PROVIDED INFORMATION:
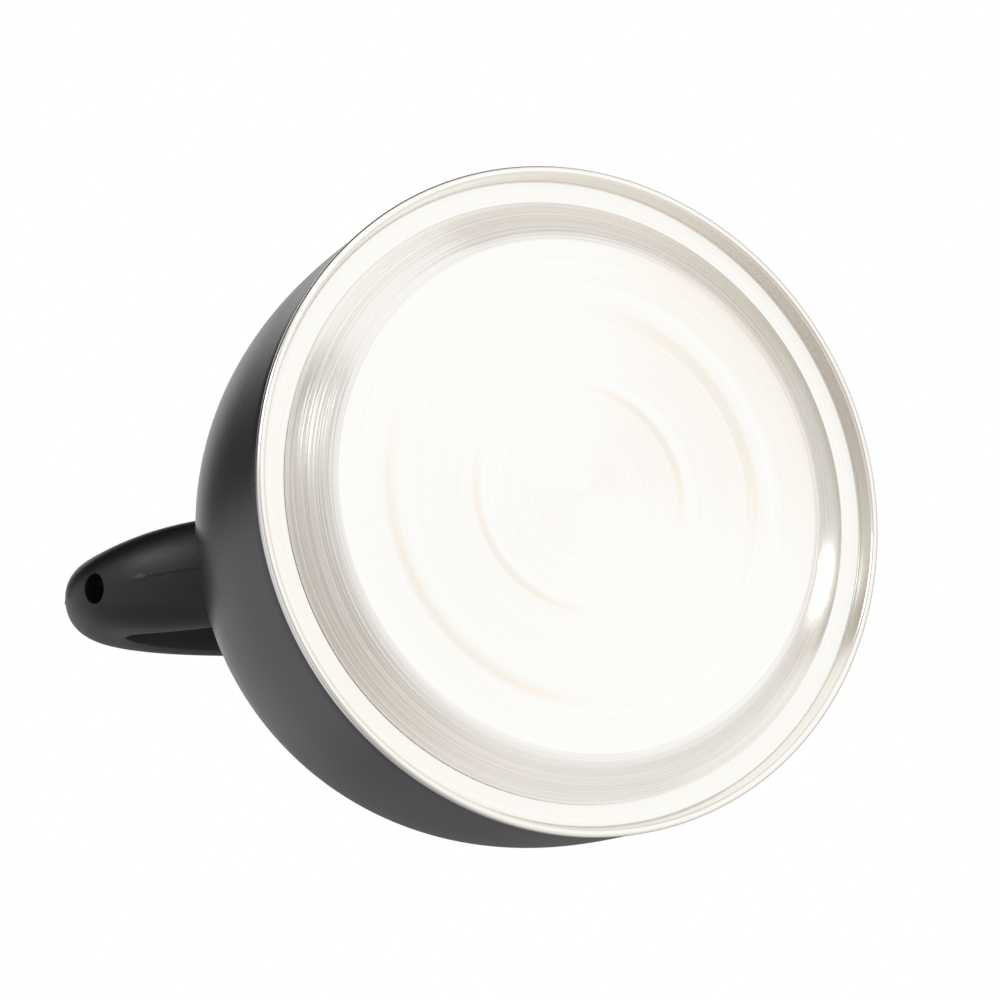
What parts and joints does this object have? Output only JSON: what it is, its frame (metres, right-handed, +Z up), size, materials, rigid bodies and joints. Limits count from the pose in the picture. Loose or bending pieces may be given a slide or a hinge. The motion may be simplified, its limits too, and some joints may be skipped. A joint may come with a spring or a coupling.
{
  "type": "whistling kettle",
  "caption": "Stove kettle with a capsule base, domed body, arched handle with a hanging hole, lift-out lid, and a spout whose whistle flap is opened by a trigger.",
  "frame": {"origin": "centre of the base disc's standing face", "axes": "+Z up along the body's axis; +X towards the spout, so that the handle's rear corner is at -X; the XZ plane is the mirror plane"},
  "size_m": [0.2522, 0.2006, 0.221],
  "materials": {
    "satin_black_paint": "satin black paint",
    "stainless_steel": "turned and brushed in circles",
    "aluminium": "plain",
    "black_bakelite": "finely grained moulding",
    "grey_silicone": "smooth"
  },
  "bodies": {
    "kettle": {"body_shell": "satin_black_paint", "base_pan": "stainless_steel", "base_disc": "stainless_steel", "heat_core": "aluminium", "mouth_ring": "stainless_steel", "spout_tube": "satin_black_paint", "spout_collar": "black_bakelite", "flap_pin": "stainless_steel", "handle": "black_bakelite", "front_bracket": "stainless_steel", "rear_bracket": "stainless_steel", "front_screw": "stainless_steel", "rear_screw": "stainless_steel", "trigger_pin": "stainless_steel", "trigger_spring": "stainless_steel"},
    "lid": {"lid_shell": "satin_black_paint", "lid_skirt": "stainless_steel", "lid_knob": "black_bakelite", "knob_washer": "stainless_steel", "knob_screw": "stainless_steel"},
    "trigger": {"trigger": "black_bakelite", "link_pin_rear": "stainless_steel"},
    "link": {"link_rod": "stainless_steel"},
    "flap": {"whistle_cap": "black_bakelite", "whistle_seal": "grey_silicone", "whistle_plate_inner": "stainless_steel", "whistle_plate_outer": "stainless_steel", "link_pin_front": "stainless_steel"}
  },
  "joints": [
    {"name": "lid_lift", "type": "slide", "parent": "kettle", "child": "lid", "axis": [0, 0, 1], "range_m": [0, 0.022]},
    {"name": "trigger_pull", "type": "hinge", "parent": "kettle", "child": "trigger", "pos_m": [0.05775, 0, 0.18002], "axis": [0, 1, 0], "range_deg": [0, 20], "stiffness_Nm_per_rad": 0.2, "springref_deg": -17.19},
    {"name": "link_swing", "type": "hinge", "parent": "trigger", "child": "link", "pos_m": [0.05925, 0, 0.16008], "axis": [0, -1, 0], "range_deg": [0, 20]},
    {"name": "flap_open", "type": "hinge", "parent": "kettle", "child": "flap", "pos_m": [0.09865, 0, 0.1468], "axis": [0, -1, 0], "range_deg": [0, 45]}
  ],
  "couplings": [
    {"joint": "link_swing", "follows": "trigger_pull", "ratio": 1},
    {"joint": "flap_open", "follows": "trigger_pull", "ratio": 2.25}
  ]
}
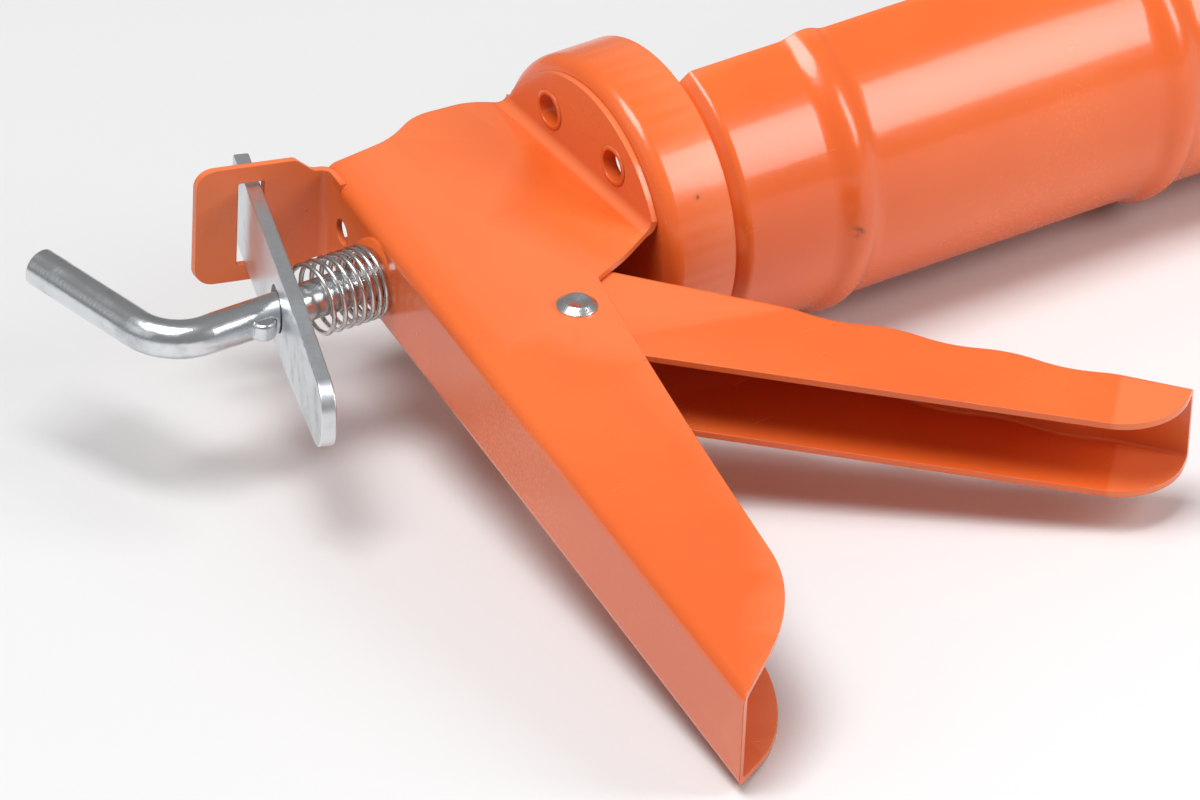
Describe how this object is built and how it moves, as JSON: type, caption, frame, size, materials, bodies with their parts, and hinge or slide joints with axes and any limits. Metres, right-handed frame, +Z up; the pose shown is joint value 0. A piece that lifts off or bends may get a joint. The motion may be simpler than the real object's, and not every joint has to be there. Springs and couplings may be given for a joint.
{
  "type": "caulking gun",
  "caption": "Half-barrel caulking gun with a pressed sheet frame, smooth push rod with pull hook, thumb release plate and squeeze trigger.",
  "frame": {"origin": "centre of the bounding box footprint, on the surface that the gun lies on", "axes": "+X forward along the push rod, +Y towards the open side of the barrel, +Z up, away from the surface, on the gun's right"},
  "size_m": [0.3288, 0.1824, 0.0606],
  "materials": {
    "orange_paint": "gloss",
    "zinc_plate": "bright zinc plate",
    "spring_steel": "drawn wire"
  },
  "bodies": {
    "frame": {"handle_frame": "orange_paint", "rear_cup": "orange_paint", "barrel_shell": "orange_paint", "nose_cap": "orange_paint", "pivot_rivet": "zinc_plate", "pivot_sleeve": "zinc_plate", "eyelet_right_upper": "orange_paint", "eyelet_right_lower": "orange_paint", "eyelet_left_upper": "orange_paint", "eyelet_left_lower": "orange_paint", "lock_spring": "spring_steel", "drive_spring": "spring_steel"},
    "trigger": {"trigger": "orange_paint"},
    "drive_plate": {"drive_plate": "zinc_plate"},
    "plunger": {"plunger_disc": "zinc_plate", "plunger_backing": "zinc_plate", "plunger_washer": "zinc_plate"},
    "push_rod": {"push_rod": "zinc_plate", "plunger_nut": "zinc_plate"},
    "lock_plate": {"lock_plate": "zinc_plate"}
  },
  "joints": [
    {"name": "trigger_pivot", "type": "hinge", "parent": "frame", "child": "trigger", "pos_m": [-0.09355, 0.01902, 0.02567], "axis": [0, 0.1349, -0.9909], "range_deg": [0, 40], "stiffness_Nm_per_rad": 1.2, "springref_deg": -11.46},
    {"name": "drive_slide", "type": "slide", "parent": "frame", "child": "drive_plate", "axis": [1, 0, 0], "range_m": [0, 0.0246], "deforming": ["drive_spring"]},
    {"name": "plunger_slide", "type": "slide", "parent": "frame", "child": "plunger", "axis": [1, 0, 0], "range_m": [-0.2085, 0]},
    {"name": "rod_turn", "type": "hinge", "parent": "plunger", "child": "push_rod", "pos_m": [-0.01075, 0.05449, 0.0305], "axis": [1, 0, 0], "continuous": true},
    {"name": "lock_tilt", "type": "hinge", "parent": "frame", "child": "lock_plate", "pos_m": [-0.12137, 0.08032, 0.03402], "axis": [0, -0.1349, 0.9909], "range_deg": [0, 11], "stiffness_Nm_per_rad": 0.4, "springref_deg": -17.19, "deforming": ["lock_spring"]}
  ],
  "couplings": [
    {"joint": "drive_slide", "follows": "trigger_pivot", "m_per_rad": 0.035094}
  ]
}
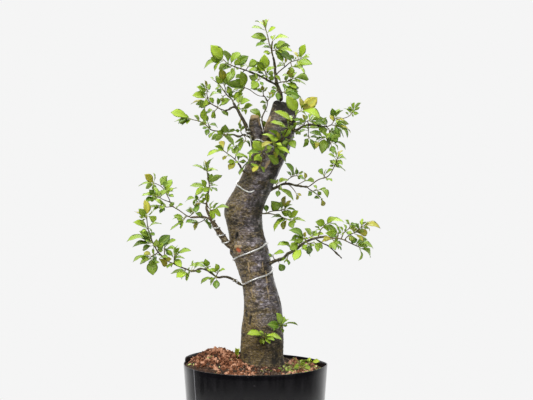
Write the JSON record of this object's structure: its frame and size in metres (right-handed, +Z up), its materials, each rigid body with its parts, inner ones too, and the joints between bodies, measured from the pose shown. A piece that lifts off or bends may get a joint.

TO BE DONE:
Quote the whole listing above, leaving nothing out.

SOLUTION:
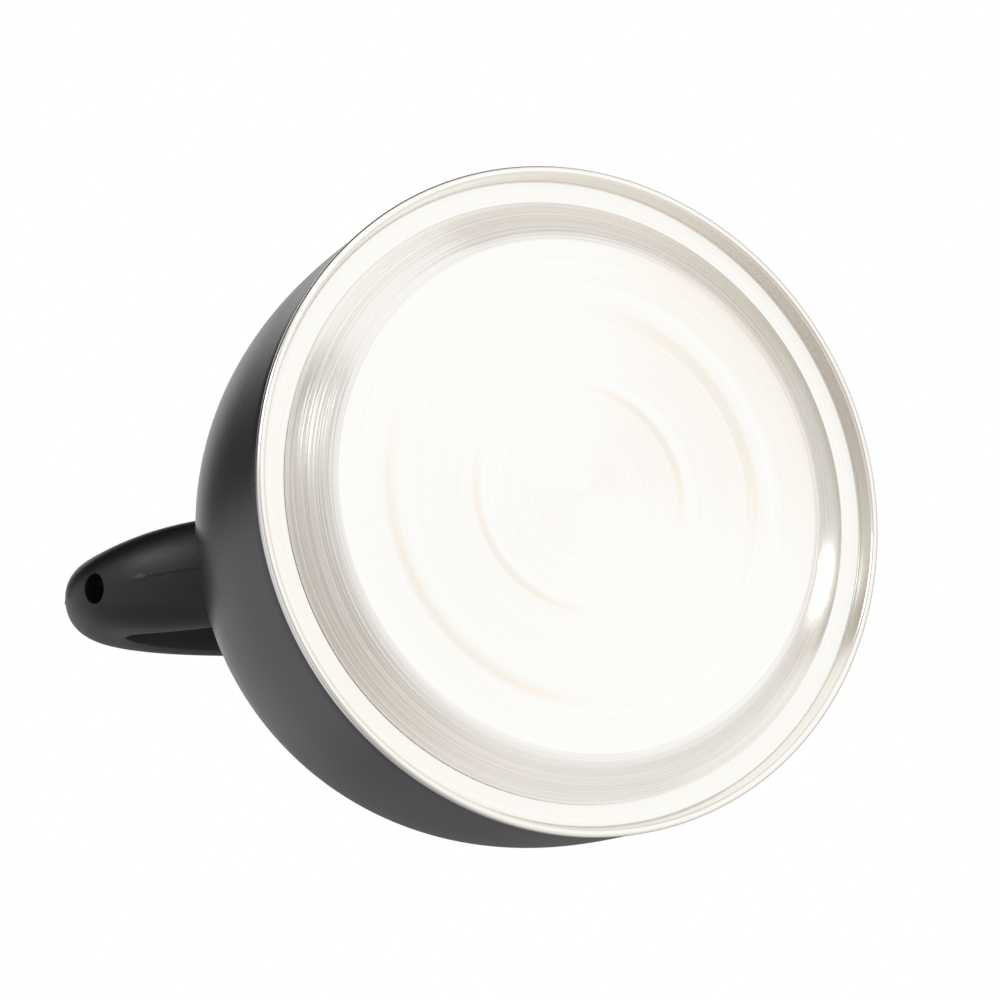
What parts and joints does this object have? Output only JSON: what it is, its frame (metres, right-handed, +Z up), size, materials, rigid bodies and joints. Limits count from the pose in the picture. Loose or bending pieces may be given a slide or a hinge. The motion may be simplified, its limits too, and some joints may be skipped. A joint may come with a spring or a coupling.
{
  "type": "whistling kettle",
  "caption": "Stove kettle with a capsule base, domed body, arched handle with a hanging hole, lift-out lid, and a spout whose whistle flap is opened by a trigger.",
  "frame": {"origin": "centre of the base disc's standing face", "axes": "+Z up along the body's axis; +X towards the spout, so that the handle's rear corner is at -X; the XZ plane is the mirror plane"},
  "size_m": [0.2522, 0.2006, 0.221],
  "materials": {
    "satin_black_paint": "satin black paint",
    "stainless_steel": "turned and brushed in circles",
    "aluminium": "plain",
    "black_bakelite": "finely grained moulding",
    "grey_silicone": "smooth"
  },
  "bodies": {
    "kettle": {"body_shell": "satin_black_paint", "base_pan": "stainless_steel", "base_disc": "stainless_steel", "heat_core": "aluminium", "mouth_ring": "stainless_steel", "spout_tube": "satin_black_paint", "spout_collar": "black_bakelite", "flap_pin": "stainless_steel", "handle": "black_bakelite", "front_bracket": "stainless_steel", "rear_bracket": "stainless_steel", "front_screw": "stainless_steel", "rear_screw": "stainless_steel", "trigger_pin": "stainless_steel", "trigger_spring": "stainless_steel"},
    "lid": {"lid_shell": "satin_black_paint", "lid_skirt": "stainless_steel", "lid_knob": "black_bakelite", "knob_washer": "stainless_steel", "knob_screw": "stainless_steel"},
    "trigger": {"trigger": "black_bakelite", "link_pin_rear": "stainless_steel"},
    "link": {"link_rod": "stainless_steel"},
    "flap": {"whistle_cap": "black_bakelite", "whistle_seal": "grey_silicone", "whistle_plate_inner": "stainless_steel", "whistle_plate_outer": "stainless_steel", "link_pin_front": "stainless_steel"}
  },
  "joints": [
    {"name": "lid_lift", "type": "slide", "parent": "kettle", "child": "lid", "axis": [0, 0, 1], "range_m": [0, 0.022]},
    {"name": "trigger_pull", "type": "hinge", "parent": "kettle", "child": "trigger", "pos_m": [0.05775, 0, 0.18002], "axis": [0, 1, 0], "range_deg": [0, 20], "stiffness_Nm_per_rad": 0.2, "springref_deg": -17.19},
    {"name": "link_swing", "type": "hinge", "parent": "trigger", "child": "link", "pos_m": [0.05925, 0, 0.16008], "axis": [0, -1, 0], "range_deg": [0, 20]},
    {"name": "flap_open", "type": "hinge", "parent": "kettle", "child": "flap", "pos_m": [0.09865, 0, 0.1468], "axis": [0, -1, 0], "range_deg": [0, 45]}
  ],
  "couplings": [
    {"joint": "link_swing", "follows": "trigger_pull", "ratio": 1},
    {"joint": "flap_open", "follows": "trigger_pull", "ratio": 2.25}
  ]
}
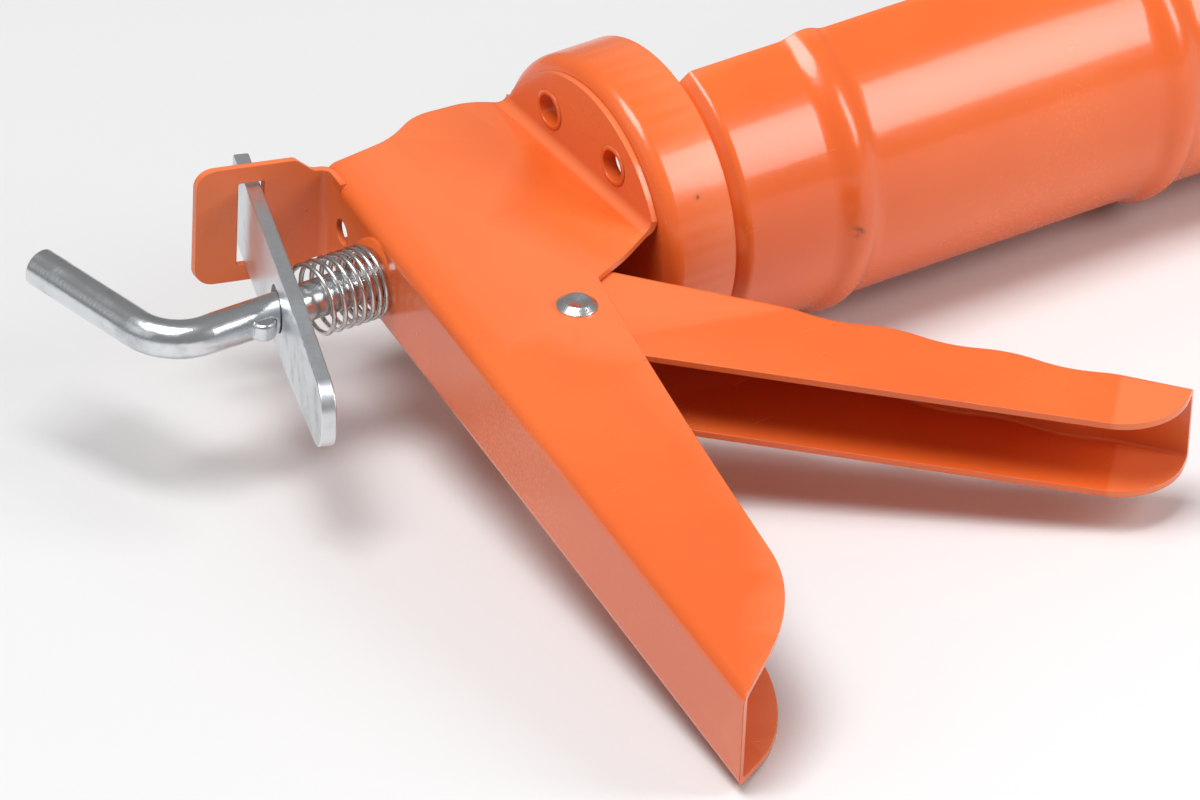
Describe how this object is built and how it moves, as JSON: type, caption, frame, size, materials, bodies with their parts, and hinge or slide joints with axes and any limits. Metres, right-handed frame, +Z up; the pose shown is joint value 0. A piece that lifts off or bends may get a joint. The motion may be simpler than the real object's, and not every joint has to be there. Springs and couplings may be given for a joint.
{
  "type": "caulking gun",
  "caption": "Half-barrel caulking gun with a pressed sheet frame, smooth push rod with pull hook, thumb release plate and squeeze trigger.",
  "frame": {"origin": "centre of the bounding box footprint, on the surface that the gun lies on", "axes": "+X forward along the push rod, +Y towards the open side of the barrel, +Z up, away from the surface, on the gun's right"},
  "size_m": [0.3288, 0.1824, 0.0606],
  "materials": {
    "orange_paint": "gloss",
    "zinc_plate": "bright zinc plate",
    "spring_steel": "drawn wire"
  },
  "bodies": {
    "frame": {"handle_frame": "orange_paint", "rear_cup": "orange_paint", "barrel_shell": "orange_paint", "nose_cap": "orange_paint", "pivot_rivet": "zinc_plate", "pivot_sleeve": "zinc_plate", "eyelet_right_upper": "orange_paint", "eyelet_right_lower": "orange_paint", "eyelet_left_upper": "orange_paint", "eyelet_left_lower": "orange_paint", "lock_spring": "spring_steel", "drive_spring": "spring_steel"},
    "trigger": {"trigger": "orange_paint"},
    "drive_plate": {"drive_plate": "zinc_plate"},
    "plunger": {"plunger_disc": "zinc_plate", "plunger_backing": "zinc_plate", "plunger_washer": "zinc_plate"},
    "push_rod": {"push_rod": "zinc_plate", "plunger_nut": "zinc_plate"},
    "lock_plate": {"lock_plate": "zinc_plate"}
  },
  "joints": [
    {"name": "trigger_pivot", "type": "hinge", "parent": "frame", "child": "trigger", "pos_m": [-0.09355, 0.01902, 0.02567], "axis": [0, 0.1349, -0.9909], "range_deg": [0, 40], "stiffness_Nm_per_rad": 1.2, "springref_deg": -11.46},
    {"name": "drive_slide", "type": "slide", "parent": "frame", "child": "drive_plate", "axis": [1, 0, 0], "range_m": [0, 0.0246], "deforming": ["drive_spring"]},
    {"name": "plunger_slide", "type": "slide", "parent": "frame", "child": "plunger", "axis": [1, 0, 0], "range_m": [-0.2085, 0]},
    {"name": "rod_turn", "type": "hinge", "parent": "plunger", "child": "push_rod", "pos_m": [-0.01075, 0.05449, 0.0305], "axis": [1, 0, 0], "continuous": true},
    {"name": "lock_tilt", "type": "hinge", "parent": "frame", "child": "lock_plate", "pos_m": [-0.12137, 0.08032, 0.03402], "axis": [0, -0.1349, 0.9909], "range_deg": [0, 11], "stiffness_Nm_per_rad": 0.4, "springref_deg": -17.19, "deforming": ["lock_spring"]}
  ],
  "couplings": [
    {"joint": "drive_slide", "follows": "trigger_pivot", "m_per_rad": 0.035094}
  ]
}
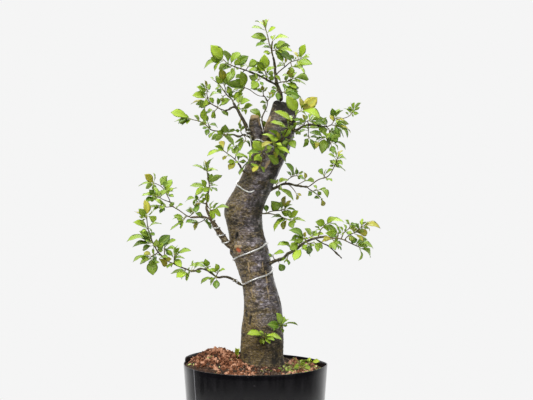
Write the JSON record of this object's structure: its frame and size in metres (right-handed, +Z up), its materials, each rigid body with its parts, inner ones too, and the joints between bodies, measured from the pose shown. A piece that lifts off or bends may get a joint.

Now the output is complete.